Johan Persson and Martin Schibbey were reporting on the activities of armed separatists operating in an oil-rich province of eastern Ethiopia.
(CPJ/IFEX) – New York, July 5, 2011 – Two Swedish journalists reporting on the activities of armed separatists operating in an oil-rich province of eastern Ethiopia have been detained without charge since Thursday in the Horn of Africa nation, according to news reports and government officials.
Ethiopian security forces arrested photojournalist Johan Persson and reporter Martin Schibbey, contributors to the Sweden-based agency Kontinent, along the border with neighboring Somalia, government spokesman Bereket Simon told CPJ. The journalists had been embedded with Ogaden National Liberation Front rebels who had come under attack by government forces, said Simon. Persson, 29, was wounded in the hand and Schibbey, 30, in the shoulder during the fighting, according to news reports. The two received medical treatment under police custody in the border city of Jijiga, Swedish Foreign Ministry spokeswoman Cecilia Julin reported. Persson and Schibbey were moved from Jijiga to the capital, Addis Ababa, this evening and were expected to appear in court in the near future, Simon added. In a report, the Ethiopian government-controlled broadcaster claimed that security forces killed 15 rebels and captured six others, including the journalists, in the raid.

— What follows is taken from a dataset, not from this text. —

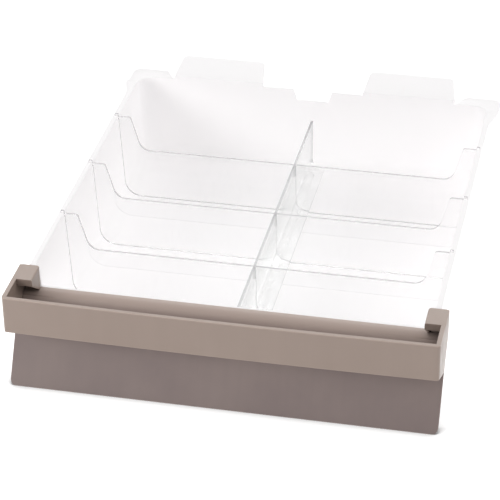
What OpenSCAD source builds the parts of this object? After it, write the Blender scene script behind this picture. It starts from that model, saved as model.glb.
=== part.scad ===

Simon alleged the two journalists had crossed over the border from Somalia without accreditation. CPJ research shows that Ethiopia has blocked independent access to the Ogaden, a Somali-speaking region that has been home since 1984 to a low-level insurgency. Last month, the Ethiopian government formally categorized the Ogaden National Liberation Front as a terrorist group under the country’s sweeping anti-terrorism law, which construes any reporting the government deems favorable to a terrorist entity as a criminal offense.
Persson has worked with Kontinent for five years and has covered many dangerous assignments across the globe, including stints in the Democratic Republic of Congo and South Sudan, colleague Jacob Zocherman told CPJ. Schibbey, an experienced reporter, has written many human rights-related stories, including a series of reports on human trafficking in Asia, Zocherman said. Both are professional journalists with no affiliation to the rebel groups. Kontinent has gathered all of the two journalists’ work as proof of their colleagues’ professionalism, Kontinent Picture Editor Martin Laupa told CPJ.
“These journalists should not be detained for seeking to cover an under-reported story,” said CPJ East Africa Consultant Tom Rhodes. “The Ethiopian authorities must release them immediately.”
With the arrests of Persson and Schibbey, eight journalists are behind bars in Ethiopia, making the country the second worst jailer of journalists in sub-Saharan Africa, according to CPJ research.
Persson and Schibbey follow other international journalists arrested for attempting to report on the Ogaden conflict, according to CPJ research. Journalist Heather Murdock was expelled in 2010 while reporting near the Ogaden, while a crew from The New York Times was expelled in 2007 while reporting in the region.